To that end, the concept of an election was the essential building block of American democracy, setting us apart from Europe. This idea, that people should hold elections to decide who governs, has been a beacon to revolutionaries across the world who have pursued democratic reforms since 1776.
Furthermore, elections and the rights of the voters who participate in them have been at the heart of democratic progress since those revolutionary days 240 years ago. First, expanding voting rights to anyone who did not own property established the idea that EVERY person should be able to vote. It was then necessary to expand the definition of a person, so that blacks, then women, native Americans, and eventually every citizen would have full voting rights. Since then, it has been a constant struggle to ensure that everyone’s right to vote is protected. Today, independents suffer the greatest voter suppression effort in history and fight for their rights. This march of progress has always centered on the essential ingredient of our democracy: an election.
So the fact is that elections in America belong to us, the people. We have had to fight for them over and over again, from the battlefields of the American Revolution to the streets of Selma. Every step of the way, the people have had to secure control of the elections which are the center of the very idea of the United States of America.
But we are not done.
We are still fighting for this right today because political insiders seem to think that elections belong to them. The insider establishment of our major political parties seems to believe that the elections belong to them. And they want to keep control of them, even if it means that the people have to be shut out.

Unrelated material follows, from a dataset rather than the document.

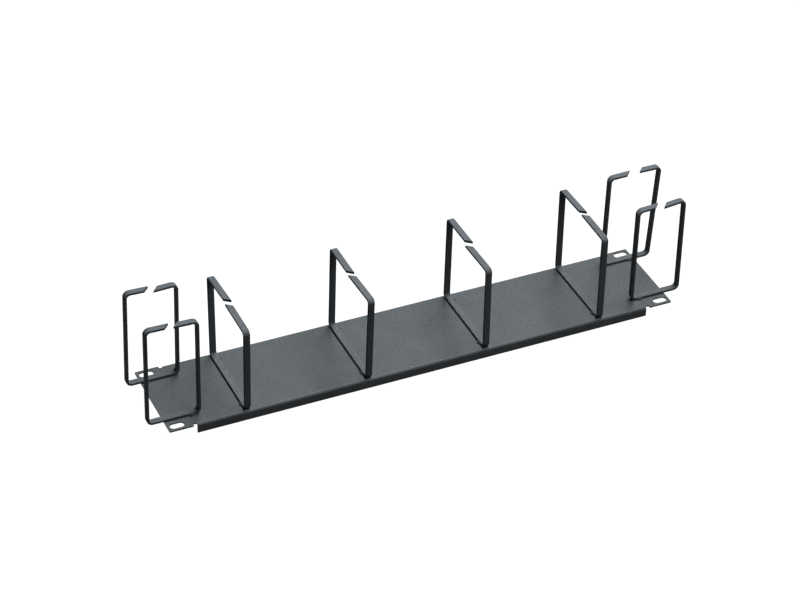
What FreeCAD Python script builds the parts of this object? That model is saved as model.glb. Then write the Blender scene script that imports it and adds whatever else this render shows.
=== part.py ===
"""Horizontal cable manager for a 19-inch rack, two units high.

One folded steel sheet is the face plate: flat ears with slotted holes at both ends, and its two
long edges folded back between relief notches. Eight open rings, bent from flat steel bar, stand on
it and hold the cables. Four middle rings stand across the plate. Four end rings stand along it and
reach out past its ends. A slanted cut in each ring's top bar lets the cables slip in, and two short
weld beads hold each ring.

Frame, in millimetres: the origin is the middle of the four slots, in the plane at the back of the
ears that seats on the rack posts. +X runs along the plate, +Y across it, +Z out of the rack.
"""
import FreeCAD, Part
import math
import os
from collections import namedtuple

Vector = FreeCAD.Vector
ORIGIN = Vector(0, 0, 0)
UP = Vector(0, 0, 1)

# Rack standard: the plate's outline and its four slots.
PLATE_LENGTH = 482.6
PLATE_HEIGHT = 88.1
SLOT_PITCH_X = 465.1
SLOT_PITCH_Y = 76.2
SLOT_LENGTH = 13.0
SLOT_WIDTH = 7.0

# Folded sheet.
SHEET = 1.5
FOLD_RADIUS = 1.0            # inside the fold
FOLD_DEPTH = 9.2             # from the plate's front face to the folded edge
FOLD_HALF_LENGTH = 216.0
NOTCH_WIDTH = 3.5            # relief between the fold and the ear
NOTCH_DEPTH = 2.7
NOTCH_RADIUS = 1.0
EAR_RADIUS = 1.0

# Flat bar of the rings, bent the easy way.
BAR_WIDTH = 6.0
BAR_THICK = 2.5
BAR_EDGE = 0.5               # bevel of the bar's eased edges

# Middle rings: across the plate, evenly spaced.
MIDDLE_WIDTH = 84.2
MIDDLE_PITCH = 113.0
MIDDLE_BEND = 2.0            # inside radius
MIDDLE_CUT_ANGLE = -39.0     # of the cut through the top bar, from square to the bar

# End rings: along the plate, beyond its ends.
END_WIDTH = 49.2
END_BEND = 3.0
END_CUT_ANGLE = -43.0

# Weld beads.
BEAD_LENGTH = 5.0
BEAD_LEG = 2.2
BEAD_TAPER = 1.3             # at each end
BEAD_UNDERCUT = 0.35         # how far the bead runs in under the bar's eased edge
MIDDLE_BEAD_OFFSET = 33.0    # from the middle of the ring's base
END_BEAD_INSET = 8.5         # from the face of the arm that stands on the plate
END_BEAD_MARGIN = 5.0        # from the end of the plate

# One arm of a ring. Its height is that of its upper corner above the plate, and spring is how far
# that corner leans outward. Lift is how far the line of its top bar has risen at the ring's middle,
# and stop is how far short of that middle the top bar is cut off.
Arm = namedtuple("Arm", "height spring lift stop")
# A ring: where the middle of its base stands, and the arms at the low and high end of its base.
Ring = namedtuple("Ring", "name x y low high")

# The rings are bent by hand, so their arms differ a little. One arm has been pulled open.
MIDDLE_RINGS = [
    Ring("middle_ring_1", -1.5 * MIDDLE_PITCH, 0.0,
         low=Arm(83.3, 0.4, 0.9, 1.7), high=Arm(84.4, 2.7, 2.5, 2.8)),
    Ring("middle_ring_2", -0.5 * MIDDLE_PITCH, 0.0,
         low=Arm(86.4, 2.9, -2.2, 3.2), high=Arm(86.3, -1.8, -0.8, 1.9)),
    Ring("middle_ring_3", 0.5 * MIDDLE_PITCH, 0.0,
         low=Arm(83.7, -1.4, -1.0, 0.2), high=Arm(86.9, -0.8, 0.3, 1.6)),
    Ring("middle_ring_4", 1.5 * MIDDLE_PITCH, 0.0,
         low=Arm(86.5, -0.8, 1.1, 2.9), high=Arm(87.4, 1.1, 0.8, 3.0)),
]
END_RINGS = [
    Ring("end_ring_front_left", -232.0, -27.5,
         low=Arm(100.0, -0.9, -0.7, 3.4), high=Arm(98.0, 0.3, 0.7, 4.6)),
    Ring("end_ring_rear_left", -230.2, 29.5,
         low=Arm(98.9, -1.8, -0.9, 2.4), high=Arm(96.5, 1.2, -0.8, 6.0)),
    Ring("end_ring_front_right", 232.0, -27.5,
         low=Arm(98.3, 0.2, 1.0, 5.3), high=Arm(99.1, -1.2, -2.1, 3.6)),
    Ring("end_ring_rear_right", 232.3, 29.5,
         low=Arm(97.3, -0.8, 0.4, 3.6), high=Arm(97.9, 4.6, 0.3, 9.0)),
]

FRONT_FACE = SHEET           # height of the plate's front face, where the rings stand
REACH = 300.0                # longer than anything here, for cutting away


def rounded_corner(before, corner, after, radius):
    """The start, middle and end of the arc that rounds a corner between two straight runs."""
    back = (before - corner).normalize()
    ahead = (after - corner).normalize()
    half_angle = back.getAngle(ahead) / 2
    to_tangent = radius / math.tan(half_angle)
    to_middle = radius / math.sin(half_angle) - radius
    inward = (back + ahead).normalize()
    return corner + back * to_tangent, corner + inward * to_middle, corner + ahead * to_tangent


def rounded_face(corners):
    """A flat face in the XY plane. Each corner is (x, y, radius), with radius 0 for a sharp one."""
    points = [Vector(x, y, 0) for x, y, radius in corners]
    arcs = []
    for i, (x, y, radius) in enumerate(corners):
        following = points[(i + 1) % len(points)]
        arcs.append(rounded_corner(points[i - 1], points[i], following, radius))
    edges = []
    for i, (start, middle, end) in enumerate(arcs):
        if corners[i][2] > 0:
            edges.append(Part.Arc(start, middle, end).toShape())
        edges.append(Part.makeLine(end, arcs[(i + 1) % len(arcs)][0]))
    return Part.Face(Part.Wire(edges))


def bent_path(points, radius):
    """An open wire through points, with each corner between them bent to the same radius."""
    edges = []
    here = points[0]
    for before, corner, after in zip(points, points[1:], points[2:]):
        start, middle, end = rounded_corner(before, corner, after, radius)
        edges.append(Part.makeLine(here, start))
        edges.append(Part.Arc(start, middle, end).toShape())
        here = end
    edges.append(Part.makeLine(here, points[-1]))
    return Part.Wire(edges)


def plate_flat():
    """The flat of the plate, out through the four notches and round both ears."""
    end = PLATE_LENGTH / 2
    edge = PLATE_HEIGHT / 2
    flat = edge - FOLD_RADIUS - SHEET
    notch = edge - NOTCH_DEPTH
    ear = FOLD_HALF_LENGTH + NOTCH_WIDTH
    quarter = [
        (FOLD_HALF_LENGTH, flat, 0),
        (FOLD_HALF_LENGTH, notch, 0),
        (ear, notch, NOTCH_RADIUS),
        (ear, edge, 0),
        (end, edge, EAR_RADIUS),
    ]
    corners = []
    for sign_x, sign_y in ((1, 1), (1, -1), (-1, -1), (-1, 1)):
        order = quarter if sign_x * sign_y > 0 else quarter[::-1]
        corners += [(sign_x * x, sign_y * y, radius) for x, y, radius in order]
    return rounded_face(corners).extrude(UP * SHEET)


def fold():
    """The fold along the plate's +Y edge: an L of sheet, rounded inside and out, drawn along X.

    It laps onto the flat of the plate a little, so that the two join over a whole face.
    """
    edge = PLATE_HEIGHT / 2
    low = FRONT_FACE - FOLD_DEPTH
    lap = edge - FOLD_RADIUS - 2 * SHEET
    section = rounded_face([
        (lap, FRONT_FACE, 0),
        (lap, FRONT_FACE - SHEET, 0),
        (edge - SHEET, FRONT_FACE - SHEET, FOLD_RADIUS),
        (edge - SHEET, low, 0),
        (edge, low, 0),
        (edge, FRONT_FACE, FOLD_RADIUS + SHEET),
    ])
    section.rotate(ORIGIN, Vector(1, 1, 1), 120)      # X to Y, Y to Z
    section.translate(Vector(-FOLD_HALF_LENGTH, 0, 0))
    return section.extrude(Vector(2 * FOLD_HALF_LENGTH, 0, 0))


def slot():
    """One slot about the origin, as a solid that passes right through the sheet."""
    half_width = SLOT_WIDTH / 2
    half_run = SLOT_LENGTH / 2 - half_width
    through = 3 * SHEET
    body = Part.makeBox(2 * half_run, SLOT_WIDTH, through, Vector(-half_run, -half_width, -SHEET))
    for x in (-half_run, half_run):
        body = body.fuse(Part.makeCylinder(half_width, through, Vector(x, 0, -SHEET)))
    return body


def face_plate():
    """The folded sheet with its slots."""
    plate = plate_flat()
    for turn in (0, 180):
        edge = fold()
        edge.rotate(ORIGIN, UP, turn)
        plate = plate.fuse(edge)
    plate = plate.removeSplitter()
    for x in (-SLOT_PITCH_X / 2, SLOT_PITCH_X / 2):
        for y in (-SLOT_PITCH_Y / 2, SLOT_PITCH_Y / 2):
            cutter = slot()
            cutter.translate(Vector(x, y, 0))
            plate = plate.cut(cutter)
    return plate


def bar_section():
    """The bar's section as a face in the XY plane: thick along X, wide along Y, its edges eased."""
    thick = BAR_THICK / 2
    wide = BAR_WIDTH / 2
    flat_thick = thick - BAR_EDGE
    flat_wide = wide - BAR_EDGE
    return rounded_face([
        (-thick, -flat_wide, 0), (-flat_thick, -wide, 0), (flat_thick, -wide, 0),
        (thick, -flat_wide, 0), (thick, flat_wide, 0), (flat_thick, wide, 0),
        (-flat_thick, wide, 0), (-thick, flat_wide, 0),
    ])


def bent_arm(width, arm, bend, cut_angle):
    """Half a ring in the XZ plane: half its base, from the origin along +X, an arm and a top bar.

    The bar's section is swept along the bent line of its middle, and a slanted block cuts off the
    end of the top bar.
    """
    middle = BAR_THICK / 2
    foot = width / 2 - middle
    head = foot + arm.spring
    corner = arm.height - middle
    slope = arm.lift / head
    free = -BAR_WIDTH
    path = bent_path([
        Vector(0, 0, middle),
        Vector(foot, 0, middle),
        Vector(head, 0, corner),
        Vector(free, 0, corner + slope * (head - free)),
    ], bend + middle)

    section = bar_section()
    section.rotate(ORIGIN, Vector(0, 1, 0), 90)
    section.translate(Vector(0, 0, middle))

    low = arm.height / 2
    waste = Part.makeBox(REACH, 2 * REACH, REACH, Vector(-REACH, -REACH, low))
    waste.rotate(ORIGIN, UP, cut_angle)
    waste.translate(Vector(arm.stop, 0, 0))
    return path.makePipe(section).cut(waste)


def open_ring(spec, width, bend, cut_angle, turn):
    """A whole ring where it stands, with its base along X turned by turn about +Z."""
    ring = bent_arm(width, spec.high, bend, cut_angle)
    other = bent_arm(width, spec.low, bend, cut_angle)
    other.rotate(ORIGIN, UP, 180)
    ring = ring.fuse(other).removeSplitter()
    ring.rotate(ORIGIN, UP, turn)
    ring.translate(Vector(spec.x, spec.y, FRONT_FACE))
    return ring


def weld_bead(ring, foot, outward):
    """A short fillet weld at foot, on the line where a bar's side meets the plate.

    It is a quarter of a bar turned to a taper at both ends, about that line, less the ring itself.
    The unit vector outward points away from the ring, out over the bead.
    """
    half = BEAD_LENGTH / 2
    full = half - BEAD_TAPER
    profile = rounded_face([(-half, 0, 0), (half, 0, 0), (full, BEAD_LEG, 0), (-full, BEAD_LEG, 0)])
    spindle = profile.revolve(ORIGIN, Vector(1, 0, 0), 360)
    kept = Part.makeBox(BEAD_LENGTH, BEAD_UNDERCUT + BEAD_LEG, BEAD_LEG,
                        Vector(-half, -BEAD_UNDERCUT, 0))
    bead = spindle.common(kept)
    bead.rotate(ORIGIN, UP, math.degrees(math.atan2(outward.y, outward.x)) - 90)
    bead.translate(foot)
    return bead.cut(ring)


def middle_beads(spec):
    """The feet of a middle ring's two beads, at opposite corners, each with its outward side."""
    half = BAR_WIDTH / 2
    return {
        "front": (Vector(spec.x - half, spec.y - MIDDLE_BEAD_OFFSET, FRONT_FACE), Vector(-1, 0, 0)),
        "rear": (Vector(spec.x + half, spec.y + MIDDLE_BEAD_OFFSET, FRONT_FACE), Vector(1, 0, 0)),
    }


def end_beads(spec):
    """The feet of an end ring's two beads, by the arm on the plate and by the plate's end."""
    end = math.copysign(1, spec.x)
    side = math.copysign(1, spec.y)
    half = BAR_WIDTH / 2
    by_arm = spec.x - end * (END_WIDTH / 2 - END_BEAD_INSET)
    by_end = end * (PLATE_LENGTH / 2 - END_BEAD_MARGIN)
    return {
        "inner": (Vector(by_arm, spec.y + side * half, FRONT_FACE), Vector(0, side, 0)),
        "outer": (Vector(by_end, spec.y - side * half, FRONT_FACE), Vector(0, -side, 0)),
    }


def main():
    """Build every node and write each as its own STEP file."""
    nodes = {"face_plate": face_plate()}
    for spec in MIDDLE_RINGS:
        ring = open_ring(spec, MIDDLE_WIDTH, MIDDLE_BEND, MIDDLE_CUT_ANGLE, turn=90)
        nodes[spec.name] = ring
        for place, (foot, outward) in middle_beads(spec).items():
            nodes[f"{spec.name}_{place}_weld"] = weld_bead(ring, foot, outward)
    for spec in END_RINGS:
        ring = open_ring(spec, END_WIDTH, END_BEND, END_CUT_ANGLE, turn=0)
        nodes[spec.name] = ring
        for place, (foot, outward) in end_beads(spec).items():
            nodes[f"{spec.name}_{place}_weld"] = weld_bead(ring, foot, outward)

    os.makedirs("parts", exist_ok=True)
    for name, shape in nodes.items():
        shape.exportStep(f"parts/{name}.step")
        print(f"{name}: {len(shape.Solids)} solid, {shape.Volume:.1f} mm3, valid {shape.isValid()}")


main()
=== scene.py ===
"""Looks of a horizontal cable manager for a 19-inch rack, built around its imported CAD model.

The object is one folded steel face plate that carries eight open rings of bent flat bar, each held
by two weld beads, all under one charcoal powder coat. Every CAD node is stood for by a finer piece
of the same form:

- the plate is laid out flat as a blank, its two long edge strips are wrapped round the fold lines,
  and the sheet is then given its thickness and its eased edges;
- a ring is the rounded section of the bar carried along the bent line of its middle;
- a bead is a rippled spindle that lies in the corner between a ring's foot and the plate.

All lengths are in metres. +X runs along the plate, +Y across it, and +Z is the way the rings stand.
"""
from __future__ import annotations

import logging
import math
from dataclasses import dataclass, field
from enum import Enum

import bpy
import numpy as np
from mathutils import Matrix, Vector

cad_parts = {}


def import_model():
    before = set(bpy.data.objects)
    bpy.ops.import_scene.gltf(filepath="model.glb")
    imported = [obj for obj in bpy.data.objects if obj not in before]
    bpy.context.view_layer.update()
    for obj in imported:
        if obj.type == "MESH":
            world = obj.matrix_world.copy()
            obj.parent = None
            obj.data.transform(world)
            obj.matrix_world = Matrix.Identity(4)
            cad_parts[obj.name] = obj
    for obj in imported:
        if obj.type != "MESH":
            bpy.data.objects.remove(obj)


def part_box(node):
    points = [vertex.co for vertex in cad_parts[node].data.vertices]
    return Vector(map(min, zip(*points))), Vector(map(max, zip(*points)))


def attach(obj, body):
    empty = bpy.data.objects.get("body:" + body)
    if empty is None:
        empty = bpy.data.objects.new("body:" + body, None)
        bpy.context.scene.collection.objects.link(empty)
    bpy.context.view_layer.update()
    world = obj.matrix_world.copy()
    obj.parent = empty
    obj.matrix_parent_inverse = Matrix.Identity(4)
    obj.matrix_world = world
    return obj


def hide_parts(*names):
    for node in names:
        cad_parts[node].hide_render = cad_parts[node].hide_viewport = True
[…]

The Open Primaries movement is motivated by the burning desire of everyday citizens across Arizona who are fed up with the games played by political insiders and special interests. They see the shrinking base of the major political parties as evidence that the parties are more interested in responding to the very narrow views of a few insiders who control them. But they are not driven by the people who are the heart of democracy.
And so the parties try to control the elections, knowing it is their only hope of retaining favor with the special interests and lobbyists which control them.
It is time to take our elections back.
When former Phoenix Mayor Paul Johnson speaks to audiences across the state, he often says: “For the average citizen, the only lobbyist they can afford to hire is the one they elect.”
The people deserve to have elected representatives who answer to all citizens, not just the party insiders.
That is why one fed-up citizen at a recent organizing meeting of Independent Voters for Arizona pounded the table and said “We’re in charge, dammit!”
He’s right. We are in charge. These elections belong to us, not the parties. It is time to take them back.